Requirement:
Quote exactly the lines spanning from the top of the data below to the line that contains "return level(xy, z)", including both.
╭──
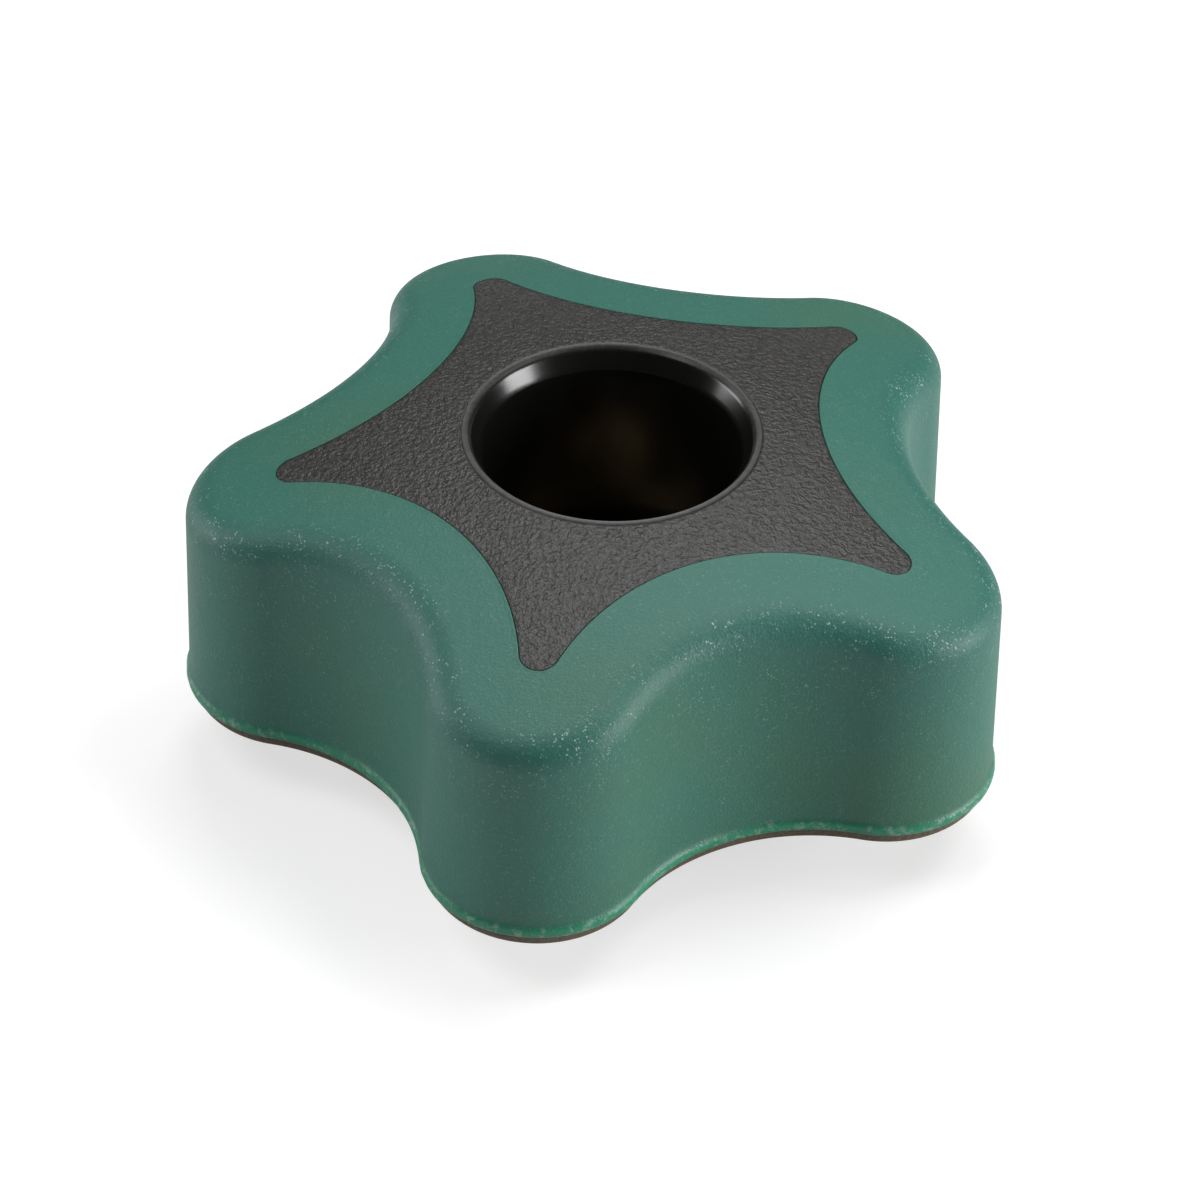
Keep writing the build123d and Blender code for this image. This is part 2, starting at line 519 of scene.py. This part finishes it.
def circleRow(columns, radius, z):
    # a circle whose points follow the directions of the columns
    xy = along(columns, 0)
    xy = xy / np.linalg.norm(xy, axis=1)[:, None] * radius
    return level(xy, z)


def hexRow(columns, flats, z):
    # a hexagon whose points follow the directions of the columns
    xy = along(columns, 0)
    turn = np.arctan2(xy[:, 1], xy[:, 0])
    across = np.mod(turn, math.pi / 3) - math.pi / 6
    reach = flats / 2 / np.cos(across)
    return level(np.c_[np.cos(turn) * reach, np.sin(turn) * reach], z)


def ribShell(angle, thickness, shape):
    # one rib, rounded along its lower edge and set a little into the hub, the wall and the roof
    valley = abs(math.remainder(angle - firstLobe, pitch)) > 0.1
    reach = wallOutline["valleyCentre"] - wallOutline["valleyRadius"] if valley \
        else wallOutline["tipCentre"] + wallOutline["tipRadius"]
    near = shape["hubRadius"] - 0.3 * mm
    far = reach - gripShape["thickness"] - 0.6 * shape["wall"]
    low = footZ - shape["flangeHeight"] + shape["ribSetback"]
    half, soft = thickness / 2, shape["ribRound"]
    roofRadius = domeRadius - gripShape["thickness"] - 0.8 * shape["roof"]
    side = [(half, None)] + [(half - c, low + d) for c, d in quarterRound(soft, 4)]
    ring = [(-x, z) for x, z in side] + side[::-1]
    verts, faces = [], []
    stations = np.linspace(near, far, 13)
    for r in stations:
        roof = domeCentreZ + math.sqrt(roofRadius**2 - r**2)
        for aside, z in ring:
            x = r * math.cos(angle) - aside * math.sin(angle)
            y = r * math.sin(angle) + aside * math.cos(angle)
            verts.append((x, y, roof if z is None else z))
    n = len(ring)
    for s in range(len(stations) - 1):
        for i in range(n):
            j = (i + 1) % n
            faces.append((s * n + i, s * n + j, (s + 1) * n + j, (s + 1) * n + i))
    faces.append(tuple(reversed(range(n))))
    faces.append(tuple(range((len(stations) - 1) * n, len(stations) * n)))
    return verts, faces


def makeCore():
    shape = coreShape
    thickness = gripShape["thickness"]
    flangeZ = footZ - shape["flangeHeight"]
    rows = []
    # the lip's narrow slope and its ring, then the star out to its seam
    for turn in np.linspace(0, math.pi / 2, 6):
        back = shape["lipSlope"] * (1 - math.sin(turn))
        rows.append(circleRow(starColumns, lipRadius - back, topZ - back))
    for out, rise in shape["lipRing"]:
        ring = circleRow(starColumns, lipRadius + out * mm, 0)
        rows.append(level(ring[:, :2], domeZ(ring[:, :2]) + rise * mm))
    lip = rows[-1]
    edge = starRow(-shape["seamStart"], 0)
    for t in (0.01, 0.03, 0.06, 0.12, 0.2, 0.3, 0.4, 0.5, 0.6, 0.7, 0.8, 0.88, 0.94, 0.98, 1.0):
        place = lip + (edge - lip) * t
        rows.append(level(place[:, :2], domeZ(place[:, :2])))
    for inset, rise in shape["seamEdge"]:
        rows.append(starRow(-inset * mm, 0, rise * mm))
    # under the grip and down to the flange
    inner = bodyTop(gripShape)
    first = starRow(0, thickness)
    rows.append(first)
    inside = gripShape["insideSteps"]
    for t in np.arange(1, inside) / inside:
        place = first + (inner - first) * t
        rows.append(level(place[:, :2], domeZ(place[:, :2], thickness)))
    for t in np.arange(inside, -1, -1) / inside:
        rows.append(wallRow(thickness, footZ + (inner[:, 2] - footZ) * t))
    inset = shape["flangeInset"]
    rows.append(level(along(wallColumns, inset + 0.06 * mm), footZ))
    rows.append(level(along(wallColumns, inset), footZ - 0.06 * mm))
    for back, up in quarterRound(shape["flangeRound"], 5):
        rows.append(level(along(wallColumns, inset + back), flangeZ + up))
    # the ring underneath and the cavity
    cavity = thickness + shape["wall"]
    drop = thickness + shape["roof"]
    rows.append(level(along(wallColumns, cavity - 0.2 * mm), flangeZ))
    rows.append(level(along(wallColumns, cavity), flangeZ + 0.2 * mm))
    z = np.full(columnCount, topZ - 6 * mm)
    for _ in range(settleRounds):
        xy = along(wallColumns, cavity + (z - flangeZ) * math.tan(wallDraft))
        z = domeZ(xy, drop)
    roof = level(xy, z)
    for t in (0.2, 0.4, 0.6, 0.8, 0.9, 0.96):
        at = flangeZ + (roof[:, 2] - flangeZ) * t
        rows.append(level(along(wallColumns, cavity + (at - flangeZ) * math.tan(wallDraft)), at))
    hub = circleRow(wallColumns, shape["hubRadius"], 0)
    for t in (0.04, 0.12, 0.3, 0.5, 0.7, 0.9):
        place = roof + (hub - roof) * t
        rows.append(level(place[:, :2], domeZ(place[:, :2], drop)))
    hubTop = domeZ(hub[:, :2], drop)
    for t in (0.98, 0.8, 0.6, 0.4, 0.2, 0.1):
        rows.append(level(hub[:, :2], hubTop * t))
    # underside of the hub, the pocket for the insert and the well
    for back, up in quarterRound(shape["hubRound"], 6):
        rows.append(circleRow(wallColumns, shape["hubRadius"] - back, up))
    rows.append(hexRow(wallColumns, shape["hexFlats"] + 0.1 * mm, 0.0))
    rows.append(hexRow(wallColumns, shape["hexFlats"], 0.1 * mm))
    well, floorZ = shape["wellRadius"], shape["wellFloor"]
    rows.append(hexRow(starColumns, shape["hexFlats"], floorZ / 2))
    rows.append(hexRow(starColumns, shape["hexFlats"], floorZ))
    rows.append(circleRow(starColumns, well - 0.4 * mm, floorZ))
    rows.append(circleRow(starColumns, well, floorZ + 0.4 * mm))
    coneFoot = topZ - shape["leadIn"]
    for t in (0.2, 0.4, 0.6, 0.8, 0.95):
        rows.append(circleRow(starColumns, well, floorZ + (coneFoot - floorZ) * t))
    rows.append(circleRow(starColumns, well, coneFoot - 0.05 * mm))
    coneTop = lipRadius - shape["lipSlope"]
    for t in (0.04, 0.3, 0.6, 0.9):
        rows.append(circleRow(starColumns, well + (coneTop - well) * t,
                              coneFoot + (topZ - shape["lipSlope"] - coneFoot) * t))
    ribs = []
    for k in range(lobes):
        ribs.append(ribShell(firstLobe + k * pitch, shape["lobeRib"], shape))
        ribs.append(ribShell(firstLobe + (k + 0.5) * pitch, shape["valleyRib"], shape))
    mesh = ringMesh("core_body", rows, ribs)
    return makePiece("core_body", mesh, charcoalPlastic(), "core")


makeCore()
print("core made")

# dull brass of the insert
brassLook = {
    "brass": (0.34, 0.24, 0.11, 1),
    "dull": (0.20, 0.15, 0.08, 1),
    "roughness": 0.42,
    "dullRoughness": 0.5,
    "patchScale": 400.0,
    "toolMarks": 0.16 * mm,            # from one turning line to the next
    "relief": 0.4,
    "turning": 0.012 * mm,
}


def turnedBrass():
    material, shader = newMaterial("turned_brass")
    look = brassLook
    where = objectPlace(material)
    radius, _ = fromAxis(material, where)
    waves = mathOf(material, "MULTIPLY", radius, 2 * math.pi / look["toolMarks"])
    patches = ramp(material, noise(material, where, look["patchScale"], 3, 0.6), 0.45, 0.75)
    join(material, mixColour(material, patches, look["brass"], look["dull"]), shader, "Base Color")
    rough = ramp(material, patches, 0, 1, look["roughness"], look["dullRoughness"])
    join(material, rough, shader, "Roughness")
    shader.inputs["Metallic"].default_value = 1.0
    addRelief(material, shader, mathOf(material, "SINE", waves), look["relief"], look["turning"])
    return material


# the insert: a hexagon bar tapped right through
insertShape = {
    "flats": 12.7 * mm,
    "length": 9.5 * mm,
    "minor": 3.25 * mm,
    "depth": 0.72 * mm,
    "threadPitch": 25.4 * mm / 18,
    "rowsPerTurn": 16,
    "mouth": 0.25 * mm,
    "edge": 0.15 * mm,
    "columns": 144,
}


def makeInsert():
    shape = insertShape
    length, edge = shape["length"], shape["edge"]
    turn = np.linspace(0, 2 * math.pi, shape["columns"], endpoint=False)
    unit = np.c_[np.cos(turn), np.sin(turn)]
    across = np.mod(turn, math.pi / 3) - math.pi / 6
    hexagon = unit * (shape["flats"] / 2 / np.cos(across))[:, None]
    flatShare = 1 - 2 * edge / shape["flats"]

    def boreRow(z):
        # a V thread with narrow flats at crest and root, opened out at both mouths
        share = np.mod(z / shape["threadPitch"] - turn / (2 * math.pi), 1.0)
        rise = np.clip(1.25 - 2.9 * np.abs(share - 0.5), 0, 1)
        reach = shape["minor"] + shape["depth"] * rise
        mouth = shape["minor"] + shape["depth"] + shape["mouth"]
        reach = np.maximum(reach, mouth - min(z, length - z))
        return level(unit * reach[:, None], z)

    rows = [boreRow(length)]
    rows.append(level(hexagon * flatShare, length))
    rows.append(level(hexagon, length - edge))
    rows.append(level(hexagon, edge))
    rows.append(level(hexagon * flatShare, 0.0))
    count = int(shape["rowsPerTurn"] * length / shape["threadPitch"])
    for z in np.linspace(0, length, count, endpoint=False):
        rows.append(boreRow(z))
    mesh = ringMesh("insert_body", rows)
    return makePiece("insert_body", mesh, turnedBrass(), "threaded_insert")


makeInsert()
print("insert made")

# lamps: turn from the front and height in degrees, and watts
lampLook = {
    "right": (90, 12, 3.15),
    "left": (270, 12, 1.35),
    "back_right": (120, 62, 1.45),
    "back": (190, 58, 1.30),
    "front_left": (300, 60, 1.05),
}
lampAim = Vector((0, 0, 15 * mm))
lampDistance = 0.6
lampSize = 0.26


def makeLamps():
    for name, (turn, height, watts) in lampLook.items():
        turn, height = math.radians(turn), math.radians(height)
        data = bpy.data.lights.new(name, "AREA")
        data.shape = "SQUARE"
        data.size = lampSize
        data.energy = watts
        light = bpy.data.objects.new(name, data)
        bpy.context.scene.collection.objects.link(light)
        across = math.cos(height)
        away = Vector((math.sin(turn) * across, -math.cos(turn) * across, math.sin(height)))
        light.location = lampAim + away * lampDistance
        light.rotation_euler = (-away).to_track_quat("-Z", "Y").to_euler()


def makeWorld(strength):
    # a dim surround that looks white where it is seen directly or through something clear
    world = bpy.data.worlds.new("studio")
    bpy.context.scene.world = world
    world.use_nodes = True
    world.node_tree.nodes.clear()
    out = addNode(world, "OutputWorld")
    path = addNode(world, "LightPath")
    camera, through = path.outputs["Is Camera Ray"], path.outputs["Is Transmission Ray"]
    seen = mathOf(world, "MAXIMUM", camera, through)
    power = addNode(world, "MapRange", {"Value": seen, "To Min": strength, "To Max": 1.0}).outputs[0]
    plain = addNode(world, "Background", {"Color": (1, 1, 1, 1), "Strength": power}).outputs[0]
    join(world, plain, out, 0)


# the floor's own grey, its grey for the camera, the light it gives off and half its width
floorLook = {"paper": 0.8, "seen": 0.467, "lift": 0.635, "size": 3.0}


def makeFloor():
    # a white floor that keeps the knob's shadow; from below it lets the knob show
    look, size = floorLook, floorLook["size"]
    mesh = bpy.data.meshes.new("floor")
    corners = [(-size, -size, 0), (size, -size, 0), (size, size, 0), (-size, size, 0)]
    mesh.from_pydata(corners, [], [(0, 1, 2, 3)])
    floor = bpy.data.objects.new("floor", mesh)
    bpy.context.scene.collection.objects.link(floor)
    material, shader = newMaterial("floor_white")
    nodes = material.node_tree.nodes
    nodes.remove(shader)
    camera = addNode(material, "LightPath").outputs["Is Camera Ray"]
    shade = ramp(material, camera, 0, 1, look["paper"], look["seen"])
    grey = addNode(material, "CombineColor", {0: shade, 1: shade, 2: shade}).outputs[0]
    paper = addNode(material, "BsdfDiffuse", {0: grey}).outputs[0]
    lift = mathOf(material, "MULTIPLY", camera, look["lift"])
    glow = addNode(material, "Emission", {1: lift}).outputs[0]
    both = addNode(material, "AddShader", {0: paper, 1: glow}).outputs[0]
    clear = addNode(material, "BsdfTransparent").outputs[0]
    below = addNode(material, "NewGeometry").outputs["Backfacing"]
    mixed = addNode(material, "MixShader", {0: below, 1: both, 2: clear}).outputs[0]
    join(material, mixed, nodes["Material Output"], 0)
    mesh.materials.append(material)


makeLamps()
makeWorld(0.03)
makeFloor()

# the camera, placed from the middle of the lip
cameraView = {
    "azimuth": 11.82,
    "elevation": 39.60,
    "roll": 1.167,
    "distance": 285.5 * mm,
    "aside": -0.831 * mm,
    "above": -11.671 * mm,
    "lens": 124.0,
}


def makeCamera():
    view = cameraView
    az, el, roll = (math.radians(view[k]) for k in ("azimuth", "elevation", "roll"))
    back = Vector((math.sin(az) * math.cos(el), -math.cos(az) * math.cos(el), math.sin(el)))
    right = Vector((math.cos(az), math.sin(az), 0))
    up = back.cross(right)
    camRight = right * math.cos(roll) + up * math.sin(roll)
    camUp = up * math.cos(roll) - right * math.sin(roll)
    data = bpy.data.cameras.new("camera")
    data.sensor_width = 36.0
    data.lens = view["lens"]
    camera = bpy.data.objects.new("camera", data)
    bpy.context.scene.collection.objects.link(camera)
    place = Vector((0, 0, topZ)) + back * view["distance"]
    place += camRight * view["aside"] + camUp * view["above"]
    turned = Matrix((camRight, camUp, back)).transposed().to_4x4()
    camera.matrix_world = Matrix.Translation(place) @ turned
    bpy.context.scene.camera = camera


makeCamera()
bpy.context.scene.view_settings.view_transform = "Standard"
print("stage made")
╰──
Finished answer:
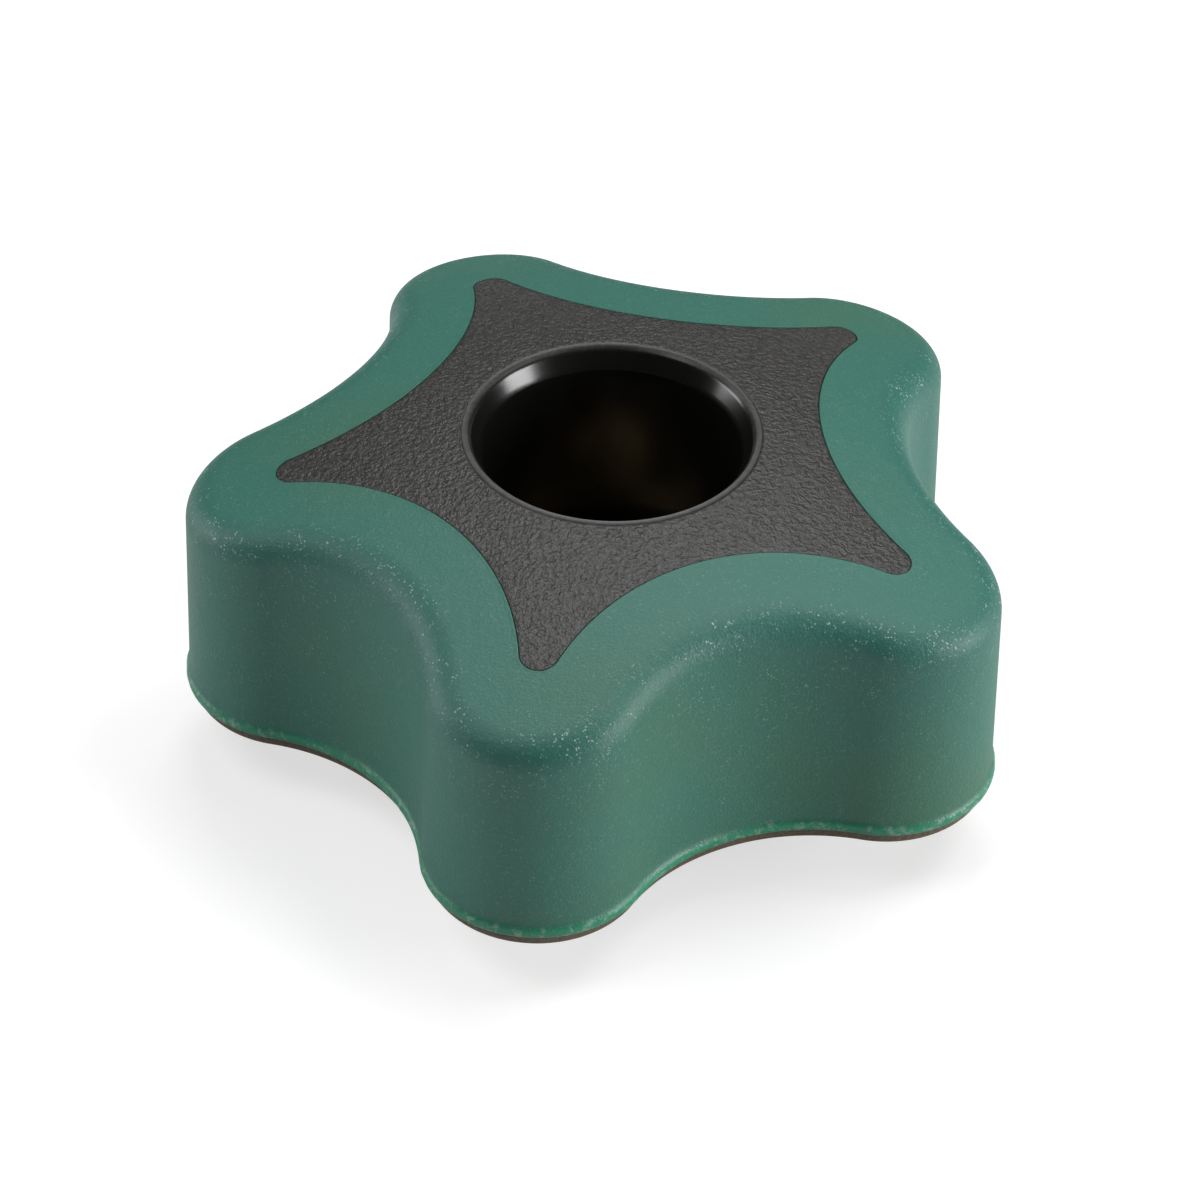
Keep writing the build123d and Blender code for this image. This is part 2, starting at line 519 of scene.py. This part finishes it.
def circleRow(columns, radius, z):
    # a circle whose points follow the directions of the columns
    xy = along(columns, 0)
    xy = xy / np.linalg.norm(xy, axis=1)[:, None] * radius
    return level(xy, z)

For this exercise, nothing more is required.